Building for Christ

Building For Christ

Building for Christ

by: Elaine Tomski

What does Ohio’s Amish Country and Uganda, Africa, have in common? In one word, growth. The kind of growth only God can ignite in the minds and hearts of people. The kind of heights made possible by laying a solid foundation. The kind of increase experienced when ordinary folks from two completely different parts of the world simply love people and serve God.

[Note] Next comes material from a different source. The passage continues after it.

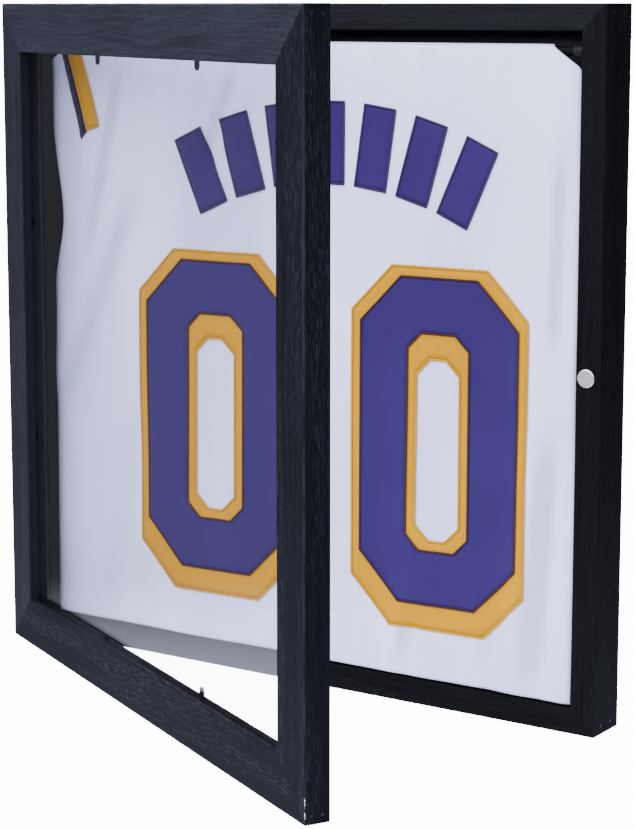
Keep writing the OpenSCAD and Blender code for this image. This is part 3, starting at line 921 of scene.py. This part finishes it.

Laying Foundations, Loving People and Serving God…this is the mission of BUILDING FOR CHRIST, a homegrown organization birthed in 2011. That year, 18-year-old Miriam Yoder went to Uganda to serve with Watoto Ministries. Her life was forever changed by the people she met and the conditions she experienced there. The following year she returned, this time with her brother Joe in tow. After hours and hours in airplanes and even more hours traveling by vehicle, Miriam and Joe finally met Pastor George Jabulani in Gulu, Uganda. They had traveled to serve with Pastor George who offers a Bible-based education to area children in the Gulu Community Church building. It was Joe who had the opportunity to help build a simple one-room home for the teacher. Because teachers are brought in from more educated areas of Africa, they need a place to live throughout the school year. As you can see, Miriam and Joe were not the only ones who had come to serve in Gulu that year. Joe says, “When I went to Gulu for the first time, I guess my heart just stayed there. A little bit of it, at least. I love to go back and help out.”

GROWING AN ORGANIZATION

The following year, Joe returned to help Pastor George expand the school. As more families became interested in having their children educated, the church ran out of space and the need for a school building became a reality. Joe had construction skills, so it seemed obvious he could be helpful in building new schools. He felt called to use his God-given abilities to promote the growth of minds, hearts and spirits in Africa. Although Joe was now traveling to Uganda solo, he arrived each year carrying with him the support of others back home. Joe, his dad James Yoder, and their business partners own and operate Kline Home Exteriors in Millersburg, Ohio. With his dad and mom’s moral support and the resources they could pull together, Joe offered his presence, helped with construction and delivered financial assistance for the school projects each year. Two years ago, a couple of Joe’s buddies also traveled with him. Joe says, “Now several other people have caught the vision and are involved in fundraising, as well as the travel and hands-on operation of BUILDING FOR CHRIST (BFC).” By early 2017, BFC had gained a 501(c)(3) non-profit status, met their goal to raise $50,000 and for the first time, a whole team of volunteers traveled to serve in Uganda.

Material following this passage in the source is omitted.